Do tej pory międzynarodowe sankcje nałożone na Iran uniemożliwiały działania zewnętrznych inwestorów. Kraj ze stolicą w Teheranie nie był nawet obiektem zainteresowania inwestorów z Bliskiego Wschodu. Dzięki osiągnięciu porozumienia nuklearnego, Iran może spodziewać się napływu zagranicznego kapitału i ożywienia gospodarczego. Zwłaszcza, że wiele instytucji finansowych czy przedsiębiorstw już od pewnego czasu interesuje się irańskim rynkiem, którego atutami są zasoby naturalne i dobrze wykształcona siła robocza.

Przykładem jest wspomniany wcześniej trzydziestoczteroletni Yazdizadeh, który studiował na Uniwersytecie Oksfordzkim, a po kilku latach pracy w Londynie wrócił do ojczyzny, licząc na koniec gospodarczej izolacji Iranu i pojawienie się nowych możliwości biznesowych. Równocześnie Yazdizadeh zdaje sobie sprawę, że musi minąć trochę czasu, zanim jego kraj odżyje. Podobnego zdania jest inny irański ekspert, Karim Sadjadpour, który podkreśla, że nawet jeśli ostateczny układ zostanie zawarty za trzy miesiące, sankcje zostaną zniesione nie wcześniej niż przed końcem roku.
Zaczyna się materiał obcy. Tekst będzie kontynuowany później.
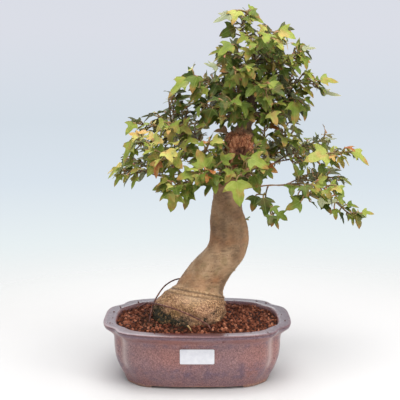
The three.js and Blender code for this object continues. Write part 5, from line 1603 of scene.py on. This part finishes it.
def blade_mesh(kind):
    luck = dice(90 + kind)
    sweep = (kind + 0.5) / BLADE_KINDS
    spread, narrow = 0.16 * (next(luck) - 0.5), 0.94 + 0.14 * next(luck)
    bends = 0.12 + 0.42 * next(luck), 0.30 * (next(luck) - 0.5), 0.16 * (next(luck) - 0.5)
    half = blade_outline(sweep, spread, narrow)
    outline = half + [(-x, y) for x, y in reversed(half[1:-1])]
    inner = [spot for x, y in VEIN_POINTS for spot in ([(x, y), (-x, y)] if x else [(x, y)])]
    flat = [Vector(spot) for spot in outline + inner]
    edge = list(range(len(outline)))
    flat, _, faces, _, _, _ = delaunay_2d_cdt(flat, [], [edge], 1, 1e-5)
    upper = [list(face) if signed_area(flat, face) > 0 else list(face[::-1]) for face in faces]
    count, rim = len(flat), len(outline)
    points, places = [], []
    for sink, inset in ((0.0, 0.0), (BLADE_THICKNESS / 25, 0.035)):
        for index, (x, y) in enumerate(flat):
            if index < rim:
                x, y = x * (1 - inset), 0.4 + (y - 0.4) * (1 - inset)
            points.append((x, y, blade_lift(x, y, *bends) - sink))
            places.append((x, y, 0))
    lower = [[index + count for index in face[::-1]] for face in upper]
    wall = [[index, index + count, (index + 1) % rim + count, (index + 1) % rim] for index in edge]
    mesh = bpy.data.meshes.new(f"blade_{kind}")
    mesh.from_pydata(points, [], upper + lower + wall)
    store(mesh, "blade", places, "FLOAT_VECTOR", field="vector")
    store(mesh, "under", [0.0] * len(upper) + [1.0] * len(lower) + [0.5] * len(wall), domain="FACE")
    mesh.polygons.foreach_set("use_smooth", [True] * len(mesh.polygons))
    rims = ({*range(rim)}, {*range(count, count + rim)})
    creases = [any(set(edge.vertices) <= ring for ring in rims) for edge in mesh.edges]
    store(mesh, "sharp_edge", creases, "BOOLEAN", "EDGE", as_type=bool)
    return mesh


def signed_area(flat, face):
    a, b, c = (flat[index] for index in face[:3])
    return (b - a).cross(c - a)


blade_box = bpy.data.collections.new("blades")
for kind in range(BLADE_KINDS):
    blade_box.objects.link(bpy.data.objects.new(f"blade_{kind}", blade_mesh(kind)))


# %% [markdown]
# The leaf's finish starts from one number per leaf, its tint, which runs from the dark olive of the
# inner leaves through fresh and yellow green to the yellow, orange and red of the first autumn
# colour. Inner and lower leaves are darker green in life, and their tint is set darker still as
# painted shade. Three pale veins fan out from the stalk with finer ones between them, the margin is a
# little warmer, and the underside is a pale grey green. Some light passes through.

# %% Leaf finish
foliage = Finish("maple_leaf", Roughness=0.42, Specular_IOR_Level=0.2)
mottle = foliage.between(foliage.grain(9, detail=3), 0.25, 0.75, -0.07, 0.07)
uneven = foliage.maths("ADD", foliage.stored("tint"), mottle)
green = foliage.ramp(uneven, [
    (0.0, 42, 53, 20), (0.18, 68, 84, 30), (0.36, 104, 121, 46), (0.52, 146, 157, 68),
    (0.66, 184, 184, 96), (0.78, 204, 178, 98), (0.90, 166, 100, 54), (1.0, 132, 48, 36)])
bronze = foliage.ramp(uneven, [
    (0.0, 52, 48, 22), (0.18, 86, 80, 36), (0.36, 126, 116, 54), (0.52, 168, 148, 76),
    (0.66, 200, 172, 102), (0.78, 208, 160, 94), (0.90, 164, 94, 52), (1.0, 130, 46, 34)])
pale = foliage.ramp(uneven, [
    (0.0, 108, 114, 84), (0.5, 142, 148, 114), (0.75, 180, 166, 122), (1.0, 172, 108, 84)])
spot = foliage.add("Attribute", attribute_name="blade").outputs["Vector"]
flat_place = foliage.add("SeparateXYZ", {0: spot}).outputs
across_blade, along_blade = foliage.maths("ABSOLUTE", flat_place["X"]), flat_place["Y"]
side_line = foliage.maths("SUBTRACT", foliage.times(across_blade, 0.62), along_blade)
fine_line = foliage.maths("SUBTRACT", along_blade, foliage.times(across_blade, 0.9))
ripples = foliage.maths("ABSOLUTE", foliage.maths("SINE", foliage.times(fine_line, 34.0)))
midrib_share = foliage.between(across_blade, 0.006, 0.022, 1, 0)
side_share = foliage.between(foliage.maths("ABSOLUTE", side_line), 0.008, 0.024, 1, 0)
fine_share = foliage.between(ripples, 0.05, 0.22, 0.45, 0)
veins = foliage.maths("MAXIMUM", foliage.maths("MAXIMUM", midrib_share, side_share), fine_share)
# A little red shows along the margin of many leaves
flushed = foliage.times(foliage.between(foliage.grain(13, detail=3), 0.47, 0.60, 0, 0.6),
                        foliage.between(foliage.length(spot), 0.42, 0.9))
upper_colour = foliage.coats(
    green,
    (foliage.between(foliage.grain(17, detail=2), 0.50, 0.66), bronze),
    (flushed, (172, 104, 62)),
    (foliage.times(veins, 0.3), (170, 176, 104)))
lower_colour = foliage.coats(pale, (foliage.times(veins, 0.5), (206, 202, 160)))
sheet_colour = foliage.coats(upper_colour, (foliage.stored("under"), lower_colour))
foliage.colour(sheet_colour)
foliage.relief((veins, 0.12), (foliage.grain(2.2, detail=2), 0.08))
# Light that falls on the far side of a blade shows through it
glow_colour = foliage.coats(sheet_colour, (0.35, (190, 196, 70)))
foliage.mixed_with(foliage.add("BsdfTranslucent", {"Color": glow_colour}), 0.26)

stalk = Finish("leaf_stalk", Roughness=0.55)
stalk.colour(stalk.coats(
    stalk.ramp(stalk.stored("youth"), [
        (0.0, 64, 46, 34), (0.35, 82, 60, 40), (0.6, 112, 78, 48), (0.8, 138, 108, 62), (1.0, 196, 108, 92)]),
    (stalk.between(stalk.grain(6), 0.35, 0.65, 0, 0.5), (112, 112, 56))))
stalk.relief((stalk.grain(1.4, detail=2), 0.08))


# %% [markdown]
# One recipe dresses a whole spray. Its input is a mesh of bare points and edges: each loose point is
# a leaf, with its turn, size, kind of blade and tint, and each row of edges is a stem or a stalk.
# Leaves become copies of the eight blades and the paths become tubes.

# %% Recipe of a spray
spray_recipe = Recipe("spray_of_leaves", Sides=6)
is_leaf = spray_recipe.maths("GREATER_THAN", spray_recipe.stored("size"), 0.0)
split = spray_recipe.add("SeparateGeometry", {"Geometry": spray_recipe.given, "Selection": is_leaf},
                         domain="POINT")
hung = spray_recipe.set_on(split.outputs[0], blade_box, spray_recipe.stored("variant", "INT"),
                           spray_recipe.stored("size"), Rotation=spray_recipe.stored("turn", "QUATERNION"))
stems = spray_recipe.tubes(split.outputs[1])
spray_recipe.result(spray_recipe.dressed(hung, foliage), spray_recipe.dressed(stems, stalk))


# %% Tint of a leaf
def leaf_tint(leaf, luck):
    """Inner and lower leaves are dark, from their own green and from painted shade; outer ones are lighter, and
    the odd one has turned.
    """
    first, second, third = next(luck), next(luck), next(luck)
    if leaf.shade is not None:
        return abs(leaf.shade) * (0.86 if leaf.shade > 0.48 else 1)
    # Inner and lower leaves take a darker tint: their own darker green and painted shade
    reach = np.linalg.norm((leaf.base - [55, 0, leaf.base[2]]) * [1, 1.3, 1])
    outer = min(max((reach - 20) / 110, 0), 1)
    height = leaf.base[2]
    level = (height - 345) / 140 if height > 340 else (height - 240) / 95
    tone_with_shade = 0.05 + 0.24 * outer + 0.30 * min(max(level, 0), 1) + 0.34 * (first - 0.4)
    if leaf.node.share > 0.6 and second > 0.91 - 0.05 * level:
        tone_with_shade += 0.16 + 0.32 * third
    if leaf.length < 13:
        tone_with_shade += 0.14 * third
    return min(max(tone_with_shade, 0.04), 0.88)


def blade_share(leaf):
    """Blades stay a little shorter than their measured place, most of all in the airy lower right."""
    airy = leaf.base[0] > 75 and leaf.base[2] < 345
    return 0.9 if leaf.shade is not None else 0.84 if airy else 0.93


# %% Sprays
FREE_ROLL = 1.1
FREE_PITCH = 0.8


def stalk_path(leaf):
    """The stalk leaves its side of the stem squarely and turns into the midrib."""
    span = np.linalg.norm(leaf.base - leaf.root)
    out = leaf.node.sides()[leaf.side] * span * 0.9
    end = leaf.along * span * 0.7
    t = np.linspace(0, 1, 6)[:, None]
    rows = ((2 * t**3 - 3 * t**2 + 1) * leaf.root + (t**3 - 2 * t**2 + t) * out
            + (3 * t**2 - 2 * t**3) * leaf.base + (t**3 - t**2) * end)
    return np.vstack([rows, leaf.base + leaf.along * leaf.length * 0.03 - leaf.normal * 0.2])


def turned(one, other, angle):
    """Two square directions after a turn from the first towards the second."""
    return (one * math.cos(angle) + other * math.sin(angle), other * math.cos(angle) - one * math.sin(angle))


def spray_points(grown, luck):
    """Points and paths of one or more leafy stems, for the recipe of a spray."""
    places, edges, stored = [], [], {"thick": [], "size": [], "tint": [], "youth": []}
    turns, variants = [], []

    def put(place, thick=0.0, size=0.0, tint=0.0, youth=0.0, turn=(1, 0, 0, 0), variant=0):
        places.append(place)
        for key, value in (("thick", thick), ("size", size), ("tint", tint), ("youth", youth)):
            stored[key].append(value)
        turns.append(turn)
        variants.append(variant)

    def row(points, thicks, youths):
        first = len(places)
        for place, thick, youth in zip(points, thicks, youths):
            put(place, thick, youth=youth)
        edges.extend(chain(first, len(places)))

    for branch in grown:
        shares = np.linspace(0, 1, branch.count * 3 + 1)
        stem = np.array([stem_point(branch.stem, share) for share in shares])
        stem = np.vstack([branch.wood[-1] - unit(branch.wood[-1] - branch.wood[-2]) * 2, stem[1:],
                          stem[-1] + branch.nodes[-1].along * 1.5])
        thick = np.interp(np.linspace(0, 1, len(stem)), [0, 0.9, 1], [branch.radii[1], 0.75, 0.4])
        row(stem, thick, np.linspace(0.1, 0.7, len(stem)))
        for leaf in branch.leaves:
            slim = 0.18 + 0.006 * leaf.length
            path = stalk_path(leaf)
            row(path, np.interp(np.linspace(0, 1, len(path)), [0, 0.15, 1], [slim * 1.5, slim, slim * 0.75]),
                np.linspace(0.6, 0.8 if leaf.sweep < 0.7 else 1.0, len(path)))
        for leaf in branch.leaves:
            over = -1 if leaf.shade is not None and leaf.shade < 0 else 1
            free = 0.0 if leaf.shade is not None else 1.0
            roll_by, pitch_by = (free * most * (next(luck) - 0.5) for most in (FREE_ROLL, FREE_PITCH))
            across, normal = turned(leaf.across, leaf.normal, roll_by)
            along, normal = turned(leaf.along, normal, pitch_by)
            turn = Matrix(np.array([across * over, along, normal * over]).T.tolist()).to_quaternion()
            kind = min(int(leaf.sweep * BLADE_KINDS), BLADE_KINDS - 1)
            put(leaf.base, size=leaf.length / 1000 * blade_share(leaf), tint=leaf_tint(leaf, luck),
                turn=tuple(turn), variant=kind)
    return points_mesh("spray", places, edges, stored, turns, variants)


luck = dice(7)
for branch in branches:
    spray = as_object(f"foliage_{branch.name}", spray_points([branch], luck))
    finished(made_by(spray_recipe, spray), "leaf", f"spray_{branch.name}")
inner = as_object("short_shoots", spray_points(shoots, luck))
finished(made_by(spray_recipe, inner), "leaf")
empty_box(blade_box)


# %% [markdown]
# ## The limbs
# Limbs follow paths, so tubes make them too, from bare points with a thickness. Each swells where it
# comes out of the trunk, as a limb's collar does, and its skin is roughened by a noise that moves the
# points. The dead stubs and the green bud on the trunk are short paths as well.

# %% Recipe of the limbs
limb_recipe = Recipe("limbs_along_paths", Sides=14, Roughening=0.002, Scale=260.0)
lumps = limb_recipe.add("ShaderNodeTexNoise", {
    "Scale": limb_recipe.size("Scale"), "Detail": 2.0}).outputs["Fac"]
push = limb_recipe.times(limb_recipe.maths("SUBTRACT", lumps, 0.5), limb_recipe.size("Roughening"))
facing = limb_recipe.add("InputNormal").outputs["Normal"]
offset = limb_recipe.add("ShaderNodeVectorMath", {0: facing, "Scale": push}, operation="SCALE").outputs[0]
rough_tube = limb_recipe.add("SetPosition", {
    "Geometry": limb_recipe.tubes(limb_recipe.given), "Offset": offset}).outputs[0]
limb_recipe.result(limb_recipe.dressed(rough_tube, bark))

# %% Limbs, stubs and bud
TRUNK_NUBS = [((34, -4, 131), (41, -7, 131), 1.6), ((44, -4, 142), (51, -6, 144), 1.2),
              ((62, -2, 213), (69, -3, 212), 1.1)]


def trunk_radius_at(height):
    """Middle of the trunk and its mean radius at a height."""
    heights_of = (trunk_rows[:, 1] + trunk_rows[:, 3]) / 2
    row = [np.interp(height, heights_of, trunk_rows[:, column]) for column in range(6)]
    return np.array([(row[0] + row[2]) / 2, (row[4] + row[5]) / 2]), (row[2] - row[0] + row[5] - row[4]) / 4


def limb_rows(path, radii):
    rows = along_path(np.column_stack([path, radii]), max(4, 30 // len(path)))
    shape, thick = rows[:, :3], rows[:, 3].copy()
    for index, spot in enumerate(shape):
        middle, radius = trunk_radius_at(spot[2])
        outside_by = np.linalg.norm(spot[:2] - middle) - radius
        thick[index] *= 1 + 0.55 * math.exp(-max(outside_by, 0) / 5)
    return shape, thick


limb_places, limb_edges, limb_thick = [], [], []


def add_limb(places, thick):
    limb_edges.extend(chain(len(limb_places), len(limb_places) + len(places)))
    limb_places.extend(places)
    limb_thick.extend(thick)


for branch in branches:
    add_limb(*limb_rows(branch.wood, np.linspace(*branch.radii, len(branch.wood))))
# Thin limbs are young wood, painted darker too as shade inside the crown
limb_young_and_shade = [*np.clip(1.25 - np.array(limb_thick) / 3.2, 0.0, 0.9)]
for start, end, radius in TRUNK_NUBS:
    start, end = np.array(start), np.array(end)
    add_limb([start + (end - start) * share for share in (0, 0.35, 0.7, 0.92, 1)],
             [radius * swell for swell in (1.8, 1.1, 1.0, 0.85, 0.4)])
limb_young_and_shade += [0.0] * (len(limb_thick) - len(limb_young_and_shade))
bud_finish = Finish("green_bud", Roughness=0.5)
bud_finish.colour(bud_finish.ramp(bud_finish.grain(2), [(0.35, 92, 110, 74), (0.65, 146, 162, 128)]))
bud_rows = along_path([(61, -4, 212.5, 0.9), (66, -6, 214, 2.0), (70, -7, 217, 0.7)], 5)
bud = as_object("green_bud", path_mesh("green_bud", bud_rows[:, :3], bud_rows[:, 3]))
made_by(limb_recipe, bud, Roughening=0.0)
bud.data.materials[0] = bud_finish.material
finished(bud, "leaf")
limb_mesh = points_mesh("limbs", limb_places, limb_edges, {"thick": limb_thick, "young": limb_young_and_shade})
finished(made_by(limb_recipe, as_object("limbs", limb_mesh)), "bark", "trunk")
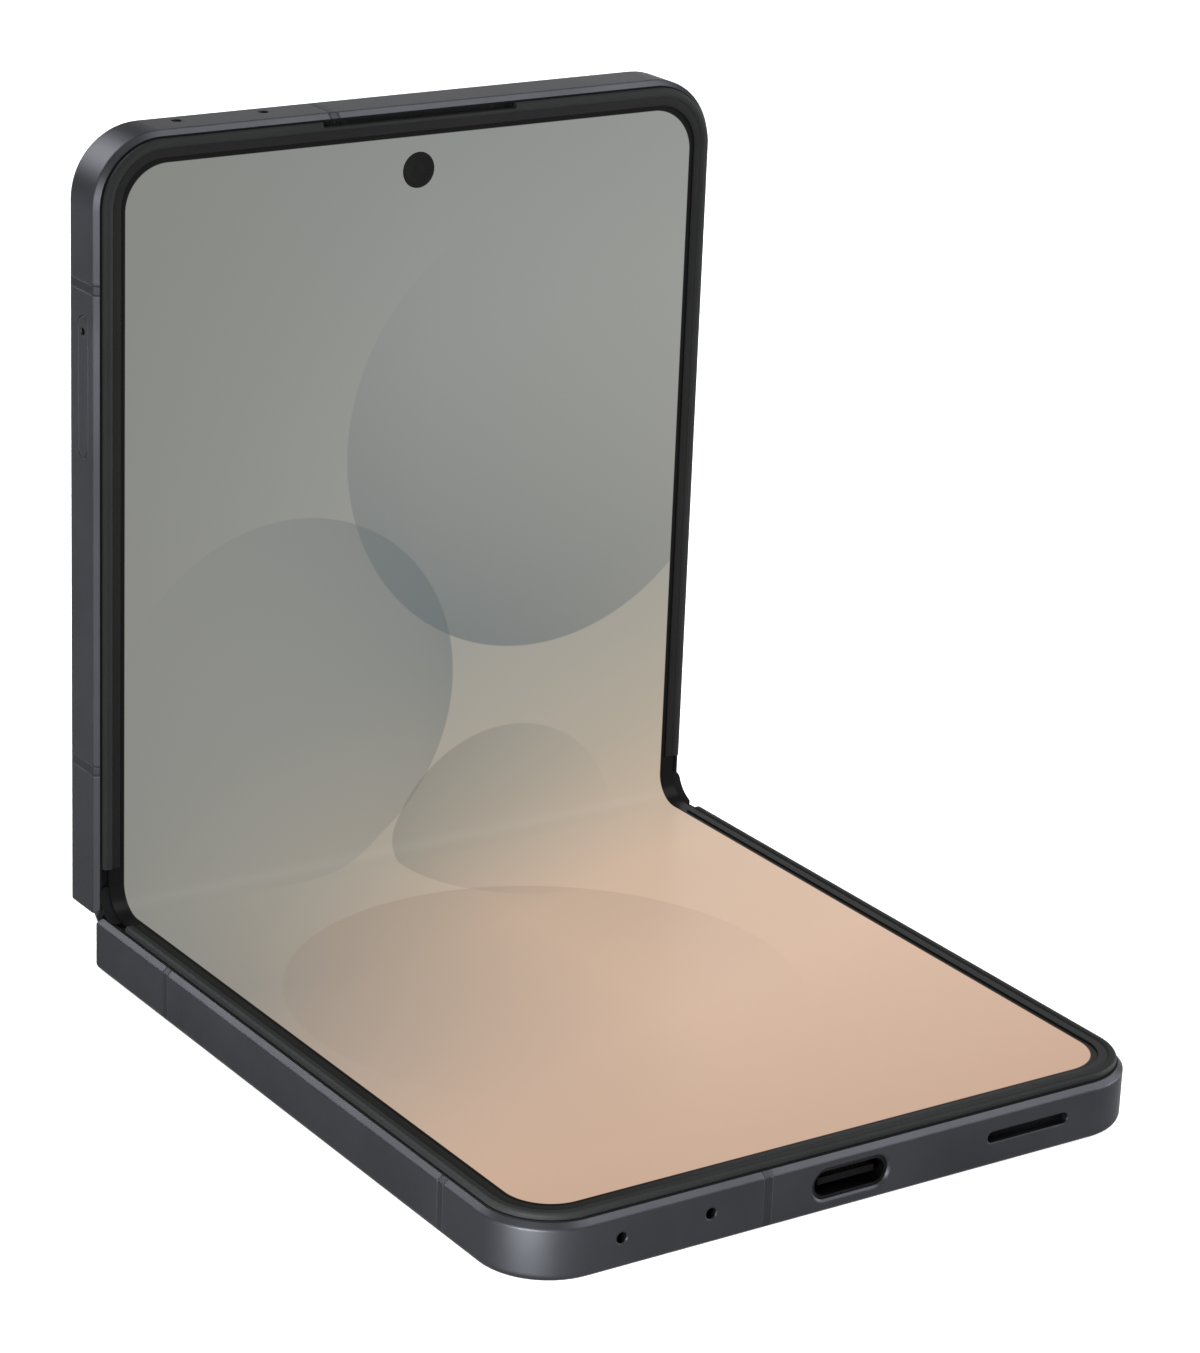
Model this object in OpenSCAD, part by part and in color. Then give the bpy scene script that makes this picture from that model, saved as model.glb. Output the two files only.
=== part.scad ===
// Foldable smartphone, half open: the lower half lies flat and the upper half stands on its fold.
// The origin is the centre of the lower half's back face, +Z is up and the free end points to -Y.
// Inside each half, x runs across, s runs from the fold end to the free end,
// and w is the height above that half's back face.

/* [Body] */
// Width of both halves
body_width = 75.2; // [73:0.1:78]
// Length of each half, from its fold end to its free end
half_length = 84.05; // [82.5:0.05:88]
// Height of the main screen's surface above the back face
screen_height = 6.5; // [6.5:0.05:7]
// Radius of the free corners, seen from the front
corner_radius = 7.5; // [6:0.25:9]
// Width of the metal rails round each half
rail_width = 1.6; // [1.5:0.05:1.8]
// Drop from the screen's surface to the rail's top
rail_drop = 0.4; // [0.3:0.05:0.5]
// Radius of the rail's edge at the back
back_edge_radius = 0.8; // [0.6:0.05:1]
// Chamfer along the rail's edge beside the screen
front_chamfer = 0.7; // [0.5:0.05:0.75]
// Radius of the rails' corners at the fold
fold_corner_radius = 0.9; // [0.5:0.05:1]

/* [Screen and bezel] */
// Thickness of the flexible screen
screen_thickness = 0.4; // [0.3:0.05:0.45]
// Thickness of the plate behind the screen
screen_plate_thickness = 0.3; // [0.2:0.05:0.35]
// Distance from the body's outside to the screen's edge
screen_inset = 1.4; // [1.38:0.02:1.5]
// Length near the fold where the screen bends freely, on each half
free_screen_length = 7; // [6.5:0.1:8]
// Radius of the bent screen's surface at rest
fold_radius = 3.1; // [2.8:0.05:3.3]
// Width of the groove between rail and bezel
groove_width = 0.15; // [0.1:0.01:0.2]
// Distance from the body's outside to the groove
groove_inset = 0.8; // [0.78:0.01:0.84]
// Thickness of the bezel's outer leg
bezel_leg = 0.4; // [0.3:0.01:0.42]
// Width of the bezel over the screen's edge
bezel_width = 1.65; // [1.4:0.05:2]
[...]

Ponadto, wiele czasu zajmie stworzenie transparentnych regulacji, będących podwalinami odradzającego się biznesu.

Interesujący wydaje się również fakt, że nie tylko branża paliwowa może liczyć na zachodni kapitał. Yazdizadeh przekonuje, że godne uwagi są również hotelarstwo, handel detaliczny oraz sektor usług. Z dużym prawdopodobieństwem Iran będzie mógł liczyć na przychody generowane przez zagranicznych turystów, a także przez przedstawicieli krajowej klasy średniej i wyższej. Jednak jak ostrzega Sadjadpour, chociaż korzyści biznesowych inwestycji w Iranie są kuszące, nie mniejsze jest ryzyko z nimi związane.